--- start of Given data ---

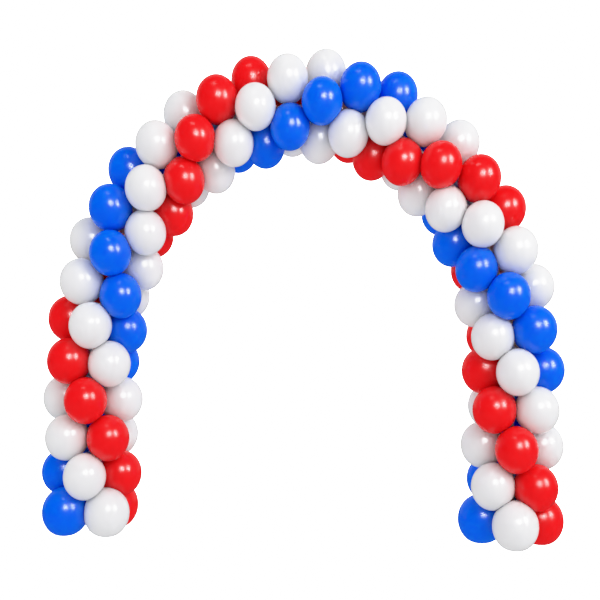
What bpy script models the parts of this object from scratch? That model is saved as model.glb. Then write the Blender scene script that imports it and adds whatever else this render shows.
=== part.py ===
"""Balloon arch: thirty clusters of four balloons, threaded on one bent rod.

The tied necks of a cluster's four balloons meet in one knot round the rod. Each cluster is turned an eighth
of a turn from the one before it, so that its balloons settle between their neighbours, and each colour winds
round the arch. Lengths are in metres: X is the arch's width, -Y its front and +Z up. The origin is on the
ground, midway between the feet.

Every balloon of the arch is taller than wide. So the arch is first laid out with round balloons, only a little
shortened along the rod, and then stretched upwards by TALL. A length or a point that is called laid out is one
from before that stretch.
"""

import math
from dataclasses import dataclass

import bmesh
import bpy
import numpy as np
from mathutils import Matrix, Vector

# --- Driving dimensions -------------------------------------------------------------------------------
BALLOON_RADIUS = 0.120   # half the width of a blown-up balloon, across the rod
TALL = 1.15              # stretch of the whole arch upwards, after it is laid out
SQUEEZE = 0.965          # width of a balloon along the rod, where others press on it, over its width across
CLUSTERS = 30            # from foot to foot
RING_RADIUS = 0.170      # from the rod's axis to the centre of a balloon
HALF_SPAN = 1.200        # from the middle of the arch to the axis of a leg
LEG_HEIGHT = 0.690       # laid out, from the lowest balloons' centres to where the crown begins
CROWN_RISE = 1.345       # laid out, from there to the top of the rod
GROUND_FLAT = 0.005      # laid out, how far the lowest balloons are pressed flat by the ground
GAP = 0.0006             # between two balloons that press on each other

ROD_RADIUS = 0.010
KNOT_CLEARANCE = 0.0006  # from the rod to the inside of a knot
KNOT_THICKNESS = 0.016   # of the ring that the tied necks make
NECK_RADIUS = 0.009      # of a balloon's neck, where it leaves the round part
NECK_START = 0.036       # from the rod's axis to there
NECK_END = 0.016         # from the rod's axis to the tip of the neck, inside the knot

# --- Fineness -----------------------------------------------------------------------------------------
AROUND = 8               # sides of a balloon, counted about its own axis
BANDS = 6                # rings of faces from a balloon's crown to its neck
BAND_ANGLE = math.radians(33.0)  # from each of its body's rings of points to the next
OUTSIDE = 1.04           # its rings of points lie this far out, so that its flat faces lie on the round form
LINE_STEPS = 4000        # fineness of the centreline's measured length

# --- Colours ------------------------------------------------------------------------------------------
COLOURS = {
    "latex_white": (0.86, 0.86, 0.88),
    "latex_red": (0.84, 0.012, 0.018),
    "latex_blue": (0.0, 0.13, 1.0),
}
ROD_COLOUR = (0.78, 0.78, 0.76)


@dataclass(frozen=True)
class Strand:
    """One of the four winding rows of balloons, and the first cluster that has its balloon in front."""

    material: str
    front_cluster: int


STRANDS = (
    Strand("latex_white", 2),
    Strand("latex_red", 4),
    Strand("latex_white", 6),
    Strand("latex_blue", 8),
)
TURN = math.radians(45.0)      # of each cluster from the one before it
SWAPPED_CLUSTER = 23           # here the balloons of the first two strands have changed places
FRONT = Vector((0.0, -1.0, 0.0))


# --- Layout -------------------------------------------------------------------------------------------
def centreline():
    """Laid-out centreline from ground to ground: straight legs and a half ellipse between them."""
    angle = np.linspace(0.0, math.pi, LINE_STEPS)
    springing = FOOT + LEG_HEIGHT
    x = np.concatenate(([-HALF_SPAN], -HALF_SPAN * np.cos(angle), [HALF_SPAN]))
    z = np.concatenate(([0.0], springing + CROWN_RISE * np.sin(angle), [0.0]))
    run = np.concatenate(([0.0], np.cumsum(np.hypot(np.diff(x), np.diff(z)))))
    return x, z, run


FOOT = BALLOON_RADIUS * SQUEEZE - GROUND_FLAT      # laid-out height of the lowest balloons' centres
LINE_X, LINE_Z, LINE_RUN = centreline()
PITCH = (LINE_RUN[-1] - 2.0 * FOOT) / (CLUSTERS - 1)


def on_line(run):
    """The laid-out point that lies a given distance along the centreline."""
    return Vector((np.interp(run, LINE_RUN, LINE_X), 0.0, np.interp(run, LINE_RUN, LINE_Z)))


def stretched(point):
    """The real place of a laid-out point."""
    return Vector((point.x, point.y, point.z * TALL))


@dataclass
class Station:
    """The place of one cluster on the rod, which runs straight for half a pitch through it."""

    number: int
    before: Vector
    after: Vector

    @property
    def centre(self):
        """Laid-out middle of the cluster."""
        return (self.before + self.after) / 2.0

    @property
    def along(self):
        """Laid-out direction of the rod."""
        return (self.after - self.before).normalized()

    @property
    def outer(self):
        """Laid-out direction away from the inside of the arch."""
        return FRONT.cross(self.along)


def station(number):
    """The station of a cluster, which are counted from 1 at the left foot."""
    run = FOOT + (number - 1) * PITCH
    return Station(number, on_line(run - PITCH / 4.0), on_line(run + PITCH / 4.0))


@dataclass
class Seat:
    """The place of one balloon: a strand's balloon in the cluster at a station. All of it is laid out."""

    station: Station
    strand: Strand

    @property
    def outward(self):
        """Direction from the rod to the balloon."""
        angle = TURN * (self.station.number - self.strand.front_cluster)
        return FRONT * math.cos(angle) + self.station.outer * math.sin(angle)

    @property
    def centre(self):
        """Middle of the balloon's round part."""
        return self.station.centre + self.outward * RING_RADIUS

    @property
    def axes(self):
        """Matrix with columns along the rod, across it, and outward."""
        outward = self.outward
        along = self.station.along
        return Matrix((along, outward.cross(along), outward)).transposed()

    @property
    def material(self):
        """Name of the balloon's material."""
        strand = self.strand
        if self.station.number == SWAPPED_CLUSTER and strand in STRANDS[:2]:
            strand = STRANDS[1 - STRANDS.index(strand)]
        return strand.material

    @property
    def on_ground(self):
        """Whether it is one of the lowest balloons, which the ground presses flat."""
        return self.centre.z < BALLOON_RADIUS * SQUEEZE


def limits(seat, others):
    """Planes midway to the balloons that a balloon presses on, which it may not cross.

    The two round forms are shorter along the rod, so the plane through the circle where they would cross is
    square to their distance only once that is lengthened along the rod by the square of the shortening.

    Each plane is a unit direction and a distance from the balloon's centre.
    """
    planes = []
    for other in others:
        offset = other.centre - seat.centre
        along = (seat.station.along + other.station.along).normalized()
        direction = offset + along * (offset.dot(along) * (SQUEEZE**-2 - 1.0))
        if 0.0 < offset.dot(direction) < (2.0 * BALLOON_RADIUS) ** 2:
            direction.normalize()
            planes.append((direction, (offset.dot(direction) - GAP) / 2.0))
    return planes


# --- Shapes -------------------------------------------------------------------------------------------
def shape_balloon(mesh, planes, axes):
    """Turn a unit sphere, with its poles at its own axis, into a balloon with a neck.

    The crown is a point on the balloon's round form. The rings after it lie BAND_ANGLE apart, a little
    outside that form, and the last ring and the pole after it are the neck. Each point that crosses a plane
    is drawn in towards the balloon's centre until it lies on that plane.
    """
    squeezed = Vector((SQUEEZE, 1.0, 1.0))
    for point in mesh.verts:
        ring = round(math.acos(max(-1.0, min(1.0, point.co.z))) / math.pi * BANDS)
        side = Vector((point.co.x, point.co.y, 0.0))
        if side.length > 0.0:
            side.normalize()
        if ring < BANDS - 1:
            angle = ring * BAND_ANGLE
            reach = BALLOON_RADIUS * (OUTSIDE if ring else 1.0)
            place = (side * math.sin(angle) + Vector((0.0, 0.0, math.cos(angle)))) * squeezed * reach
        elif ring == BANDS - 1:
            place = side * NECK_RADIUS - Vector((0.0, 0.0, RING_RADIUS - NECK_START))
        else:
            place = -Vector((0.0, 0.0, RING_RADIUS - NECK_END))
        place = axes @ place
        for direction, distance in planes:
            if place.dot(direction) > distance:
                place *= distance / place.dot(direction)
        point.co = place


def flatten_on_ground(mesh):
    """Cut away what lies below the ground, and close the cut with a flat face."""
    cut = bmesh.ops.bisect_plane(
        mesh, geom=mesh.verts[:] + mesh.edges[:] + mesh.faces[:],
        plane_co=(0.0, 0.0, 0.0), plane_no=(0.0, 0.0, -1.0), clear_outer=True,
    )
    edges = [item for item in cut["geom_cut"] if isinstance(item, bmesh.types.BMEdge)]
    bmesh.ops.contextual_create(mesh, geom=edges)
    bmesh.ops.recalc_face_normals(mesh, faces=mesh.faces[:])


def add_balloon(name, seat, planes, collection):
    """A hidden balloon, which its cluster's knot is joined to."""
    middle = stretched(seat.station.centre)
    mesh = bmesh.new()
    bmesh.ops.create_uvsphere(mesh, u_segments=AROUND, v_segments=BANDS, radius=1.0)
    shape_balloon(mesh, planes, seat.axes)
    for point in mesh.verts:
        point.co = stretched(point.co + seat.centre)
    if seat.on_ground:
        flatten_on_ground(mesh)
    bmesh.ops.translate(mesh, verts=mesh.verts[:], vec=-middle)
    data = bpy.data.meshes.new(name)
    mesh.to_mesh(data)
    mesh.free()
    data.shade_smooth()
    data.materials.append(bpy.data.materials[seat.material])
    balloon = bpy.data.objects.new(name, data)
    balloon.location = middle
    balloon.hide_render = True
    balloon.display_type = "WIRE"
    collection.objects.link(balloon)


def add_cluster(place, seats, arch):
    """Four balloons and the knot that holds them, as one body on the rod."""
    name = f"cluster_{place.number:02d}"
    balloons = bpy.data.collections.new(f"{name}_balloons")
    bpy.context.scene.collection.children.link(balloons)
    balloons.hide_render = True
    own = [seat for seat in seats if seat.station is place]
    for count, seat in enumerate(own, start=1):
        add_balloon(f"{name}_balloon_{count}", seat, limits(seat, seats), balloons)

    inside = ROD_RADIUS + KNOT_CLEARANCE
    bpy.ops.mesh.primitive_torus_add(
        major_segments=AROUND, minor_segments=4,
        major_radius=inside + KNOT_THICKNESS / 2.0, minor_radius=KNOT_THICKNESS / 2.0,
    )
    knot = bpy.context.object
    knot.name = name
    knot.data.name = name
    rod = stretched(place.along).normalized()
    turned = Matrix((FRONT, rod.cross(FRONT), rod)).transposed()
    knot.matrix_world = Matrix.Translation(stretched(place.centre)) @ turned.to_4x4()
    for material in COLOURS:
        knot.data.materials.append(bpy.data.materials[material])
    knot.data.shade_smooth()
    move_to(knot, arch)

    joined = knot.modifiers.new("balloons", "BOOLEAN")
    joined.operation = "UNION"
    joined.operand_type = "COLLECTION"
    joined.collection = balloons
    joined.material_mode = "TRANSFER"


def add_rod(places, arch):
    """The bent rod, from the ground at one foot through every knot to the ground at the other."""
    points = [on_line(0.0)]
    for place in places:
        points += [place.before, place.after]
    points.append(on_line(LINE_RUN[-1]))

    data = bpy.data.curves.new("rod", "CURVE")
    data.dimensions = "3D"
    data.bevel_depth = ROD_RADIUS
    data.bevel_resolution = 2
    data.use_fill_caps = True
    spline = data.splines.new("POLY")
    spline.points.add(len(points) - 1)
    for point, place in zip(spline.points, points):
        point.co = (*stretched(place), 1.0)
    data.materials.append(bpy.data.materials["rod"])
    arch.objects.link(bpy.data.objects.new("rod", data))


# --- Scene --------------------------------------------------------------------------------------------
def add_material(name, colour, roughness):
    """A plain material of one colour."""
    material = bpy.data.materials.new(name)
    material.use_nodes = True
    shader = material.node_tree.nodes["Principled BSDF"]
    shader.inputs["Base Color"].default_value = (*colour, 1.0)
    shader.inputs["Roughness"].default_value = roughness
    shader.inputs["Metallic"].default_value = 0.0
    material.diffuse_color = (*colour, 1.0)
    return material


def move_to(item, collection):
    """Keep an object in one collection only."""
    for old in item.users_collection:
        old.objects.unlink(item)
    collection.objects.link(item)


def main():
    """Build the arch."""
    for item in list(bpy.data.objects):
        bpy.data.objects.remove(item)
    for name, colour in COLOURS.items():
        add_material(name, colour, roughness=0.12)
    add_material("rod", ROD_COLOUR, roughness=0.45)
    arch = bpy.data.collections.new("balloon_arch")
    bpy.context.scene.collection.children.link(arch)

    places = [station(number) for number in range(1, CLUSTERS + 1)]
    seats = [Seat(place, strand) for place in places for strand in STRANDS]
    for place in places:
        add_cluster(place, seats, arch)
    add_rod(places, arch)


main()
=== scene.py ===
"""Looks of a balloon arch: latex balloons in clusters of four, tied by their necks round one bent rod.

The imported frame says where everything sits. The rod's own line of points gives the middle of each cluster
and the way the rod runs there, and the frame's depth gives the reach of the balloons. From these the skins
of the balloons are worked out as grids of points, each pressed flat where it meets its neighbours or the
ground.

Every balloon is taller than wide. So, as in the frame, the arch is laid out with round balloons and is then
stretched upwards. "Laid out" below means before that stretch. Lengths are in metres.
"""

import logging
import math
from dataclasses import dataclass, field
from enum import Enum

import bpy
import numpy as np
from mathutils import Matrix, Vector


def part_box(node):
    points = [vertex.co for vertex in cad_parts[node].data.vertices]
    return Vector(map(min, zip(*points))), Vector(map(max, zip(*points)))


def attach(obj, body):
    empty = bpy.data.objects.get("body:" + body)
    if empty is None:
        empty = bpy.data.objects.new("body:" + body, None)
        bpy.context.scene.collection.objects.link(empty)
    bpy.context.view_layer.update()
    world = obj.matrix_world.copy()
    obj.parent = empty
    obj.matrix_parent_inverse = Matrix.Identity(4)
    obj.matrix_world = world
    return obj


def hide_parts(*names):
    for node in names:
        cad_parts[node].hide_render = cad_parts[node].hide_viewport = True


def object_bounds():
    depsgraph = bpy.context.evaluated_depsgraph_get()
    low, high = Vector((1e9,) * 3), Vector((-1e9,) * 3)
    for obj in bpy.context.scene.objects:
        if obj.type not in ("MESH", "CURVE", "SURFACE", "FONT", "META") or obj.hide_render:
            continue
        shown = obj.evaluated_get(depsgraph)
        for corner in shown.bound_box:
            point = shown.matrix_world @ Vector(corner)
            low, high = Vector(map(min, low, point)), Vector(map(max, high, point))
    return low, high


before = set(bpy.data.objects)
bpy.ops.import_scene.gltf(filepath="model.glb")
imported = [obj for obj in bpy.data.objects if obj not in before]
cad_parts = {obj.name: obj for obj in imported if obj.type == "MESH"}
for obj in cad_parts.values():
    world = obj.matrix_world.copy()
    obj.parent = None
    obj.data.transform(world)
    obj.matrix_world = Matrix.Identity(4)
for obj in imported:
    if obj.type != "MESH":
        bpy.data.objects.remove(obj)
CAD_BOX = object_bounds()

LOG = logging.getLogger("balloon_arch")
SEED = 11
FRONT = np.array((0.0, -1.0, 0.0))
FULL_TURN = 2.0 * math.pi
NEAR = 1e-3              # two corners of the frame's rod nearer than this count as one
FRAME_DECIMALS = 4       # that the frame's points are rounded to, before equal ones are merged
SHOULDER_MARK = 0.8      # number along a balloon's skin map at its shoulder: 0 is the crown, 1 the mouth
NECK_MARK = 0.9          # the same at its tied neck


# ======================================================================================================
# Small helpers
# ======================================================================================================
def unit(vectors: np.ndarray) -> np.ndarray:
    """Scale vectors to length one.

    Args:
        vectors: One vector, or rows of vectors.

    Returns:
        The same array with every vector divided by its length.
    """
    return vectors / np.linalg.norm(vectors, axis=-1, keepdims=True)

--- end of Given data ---
--- start of Given data ---

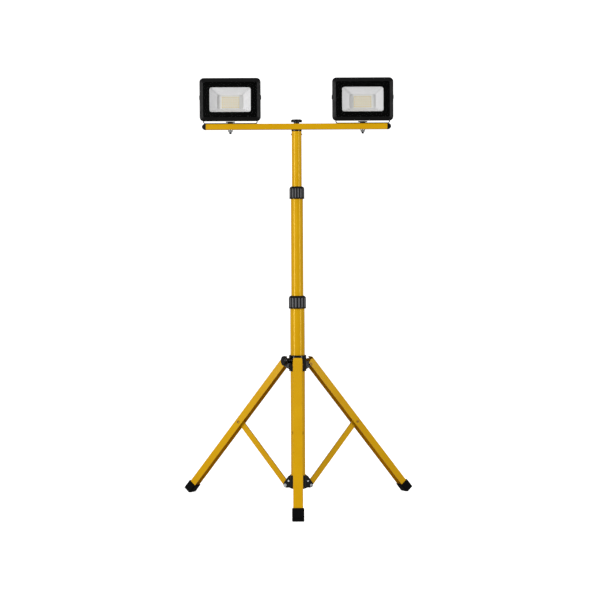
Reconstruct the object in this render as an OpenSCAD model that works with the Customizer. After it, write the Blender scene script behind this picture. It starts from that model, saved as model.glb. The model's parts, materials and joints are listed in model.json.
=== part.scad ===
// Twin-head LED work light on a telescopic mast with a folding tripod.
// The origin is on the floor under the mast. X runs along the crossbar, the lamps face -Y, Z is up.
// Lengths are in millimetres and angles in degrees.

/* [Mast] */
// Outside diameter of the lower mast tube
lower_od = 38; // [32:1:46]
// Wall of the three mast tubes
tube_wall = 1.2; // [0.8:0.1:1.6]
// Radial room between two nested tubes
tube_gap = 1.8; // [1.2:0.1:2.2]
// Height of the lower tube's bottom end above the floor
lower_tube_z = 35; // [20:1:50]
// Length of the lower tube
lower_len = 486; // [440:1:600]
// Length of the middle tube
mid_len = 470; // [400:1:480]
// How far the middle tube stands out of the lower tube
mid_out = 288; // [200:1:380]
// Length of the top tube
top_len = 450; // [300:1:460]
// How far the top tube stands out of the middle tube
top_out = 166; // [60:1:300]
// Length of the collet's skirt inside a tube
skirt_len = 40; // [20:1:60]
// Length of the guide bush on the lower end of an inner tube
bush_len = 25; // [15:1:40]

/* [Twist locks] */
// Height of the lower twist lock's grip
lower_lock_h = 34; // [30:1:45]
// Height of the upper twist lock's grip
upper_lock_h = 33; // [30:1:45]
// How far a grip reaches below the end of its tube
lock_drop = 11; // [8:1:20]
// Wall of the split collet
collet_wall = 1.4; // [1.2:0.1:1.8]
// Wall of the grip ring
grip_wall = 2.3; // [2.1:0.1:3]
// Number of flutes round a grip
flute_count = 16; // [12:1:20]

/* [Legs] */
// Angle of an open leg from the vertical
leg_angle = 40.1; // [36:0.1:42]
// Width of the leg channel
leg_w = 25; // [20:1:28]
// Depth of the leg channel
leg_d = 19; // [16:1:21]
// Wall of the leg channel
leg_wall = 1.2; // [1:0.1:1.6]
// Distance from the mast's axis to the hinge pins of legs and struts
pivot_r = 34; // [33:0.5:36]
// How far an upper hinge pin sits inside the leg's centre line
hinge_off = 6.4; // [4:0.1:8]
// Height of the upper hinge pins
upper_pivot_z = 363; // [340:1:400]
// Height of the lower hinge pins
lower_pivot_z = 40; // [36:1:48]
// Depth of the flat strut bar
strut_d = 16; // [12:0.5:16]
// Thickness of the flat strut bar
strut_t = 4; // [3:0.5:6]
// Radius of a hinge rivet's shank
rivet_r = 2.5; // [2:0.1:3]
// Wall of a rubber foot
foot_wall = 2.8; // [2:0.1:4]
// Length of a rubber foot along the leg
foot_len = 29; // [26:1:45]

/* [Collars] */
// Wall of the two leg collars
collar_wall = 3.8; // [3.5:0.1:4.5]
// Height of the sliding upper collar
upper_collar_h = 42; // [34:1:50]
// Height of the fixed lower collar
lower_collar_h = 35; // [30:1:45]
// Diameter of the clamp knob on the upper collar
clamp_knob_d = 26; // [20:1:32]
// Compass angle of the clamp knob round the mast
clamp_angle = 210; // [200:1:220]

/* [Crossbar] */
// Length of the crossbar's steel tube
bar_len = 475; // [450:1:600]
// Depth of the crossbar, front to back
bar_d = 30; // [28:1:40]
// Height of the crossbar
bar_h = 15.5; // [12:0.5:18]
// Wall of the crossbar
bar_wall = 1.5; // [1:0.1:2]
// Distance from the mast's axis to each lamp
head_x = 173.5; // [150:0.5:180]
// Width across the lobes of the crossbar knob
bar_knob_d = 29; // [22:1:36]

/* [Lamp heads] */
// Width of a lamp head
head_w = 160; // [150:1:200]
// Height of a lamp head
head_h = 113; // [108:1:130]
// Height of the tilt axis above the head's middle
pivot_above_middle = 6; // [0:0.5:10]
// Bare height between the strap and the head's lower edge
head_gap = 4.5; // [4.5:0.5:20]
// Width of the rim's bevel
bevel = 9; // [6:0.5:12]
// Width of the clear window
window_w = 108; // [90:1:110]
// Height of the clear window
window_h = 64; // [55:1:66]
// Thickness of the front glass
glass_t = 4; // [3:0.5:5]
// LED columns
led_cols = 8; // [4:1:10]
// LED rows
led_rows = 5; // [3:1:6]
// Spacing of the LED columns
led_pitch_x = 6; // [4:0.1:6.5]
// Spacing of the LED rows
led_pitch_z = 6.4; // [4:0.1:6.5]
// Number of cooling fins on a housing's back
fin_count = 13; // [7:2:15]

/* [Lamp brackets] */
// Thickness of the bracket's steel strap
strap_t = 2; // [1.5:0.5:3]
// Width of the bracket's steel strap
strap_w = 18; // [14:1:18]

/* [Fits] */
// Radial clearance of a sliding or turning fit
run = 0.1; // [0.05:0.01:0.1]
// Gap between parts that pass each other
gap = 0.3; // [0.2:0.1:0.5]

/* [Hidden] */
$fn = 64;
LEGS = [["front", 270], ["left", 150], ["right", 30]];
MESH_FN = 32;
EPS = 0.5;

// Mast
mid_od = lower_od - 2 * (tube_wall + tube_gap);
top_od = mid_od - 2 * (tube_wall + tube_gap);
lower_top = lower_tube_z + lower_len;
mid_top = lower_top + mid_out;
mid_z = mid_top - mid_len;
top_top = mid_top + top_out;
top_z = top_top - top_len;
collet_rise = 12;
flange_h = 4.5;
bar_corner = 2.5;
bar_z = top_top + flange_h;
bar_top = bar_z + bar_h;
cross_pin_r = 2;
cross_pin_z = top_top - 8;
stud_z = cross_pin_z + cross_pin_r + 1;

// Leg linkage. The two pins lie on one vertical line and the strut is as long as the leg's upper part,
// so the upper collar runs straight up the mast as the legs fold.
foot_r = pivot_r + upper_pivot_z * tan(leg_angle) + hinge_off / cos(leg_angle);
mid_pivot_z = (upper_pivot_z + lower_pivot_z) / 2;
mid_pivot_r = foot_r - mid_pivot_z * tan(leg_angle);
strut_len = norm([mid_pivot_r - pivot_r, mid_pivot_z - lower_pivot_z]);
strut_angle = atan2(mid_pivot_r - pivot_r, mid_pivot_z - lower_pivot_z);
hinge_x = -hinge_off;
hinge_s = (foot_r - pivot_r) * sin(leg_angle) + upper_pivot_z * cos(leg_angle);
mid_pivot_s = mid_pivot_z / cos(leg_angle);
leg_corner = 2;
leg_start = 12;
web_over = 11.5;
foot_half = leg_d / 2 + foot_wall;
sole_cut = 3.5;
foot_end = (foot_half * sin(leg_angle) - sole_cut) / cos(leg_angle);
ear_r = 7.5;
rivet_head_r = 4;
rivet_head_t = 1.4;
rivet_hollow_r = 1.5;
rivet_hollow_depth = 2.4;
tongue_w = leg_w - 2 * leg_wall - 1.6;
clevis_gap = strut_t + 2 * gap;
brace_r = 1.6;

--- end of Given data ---

**Given exercise:**
Among the entries above, find the line with "places = [station(number)" and the line with "from enum import Enum"; give again exactly these two lines and all lines between them.

**Result for this task:**
    places = [station(number) for number in range(1, CLUSTERS + 1)]
    seats = [Seat(place, strand) for place in places for strand in STRANDS]
    for place in places:
        add_cluster(place, seats, arch)
    add_rod(places, arch)


main()
=== scene.py ===
"""Looks of a balloon arch: latex balloons in clusters of four, tied by their necks round one bent rod.

The imported frame says where everything sits. The rod's own line of points gives the middle of each cluster
and the way the rod runs there, and the frame's depth gives the reach of the balloons. From these the skins
of the balloons are worked out as grids of points, each pressed flat where it meets its neighbours or the
ground.

Every balloon is taller than wide. So, as in the frame, the arch is laid out with round balloons and is then
stretched upwards. "Laid out" below means before that stretch. Lengths are in metres.
"""

import logging
import math
from dataclasses import dataclass, field
from enum import Enum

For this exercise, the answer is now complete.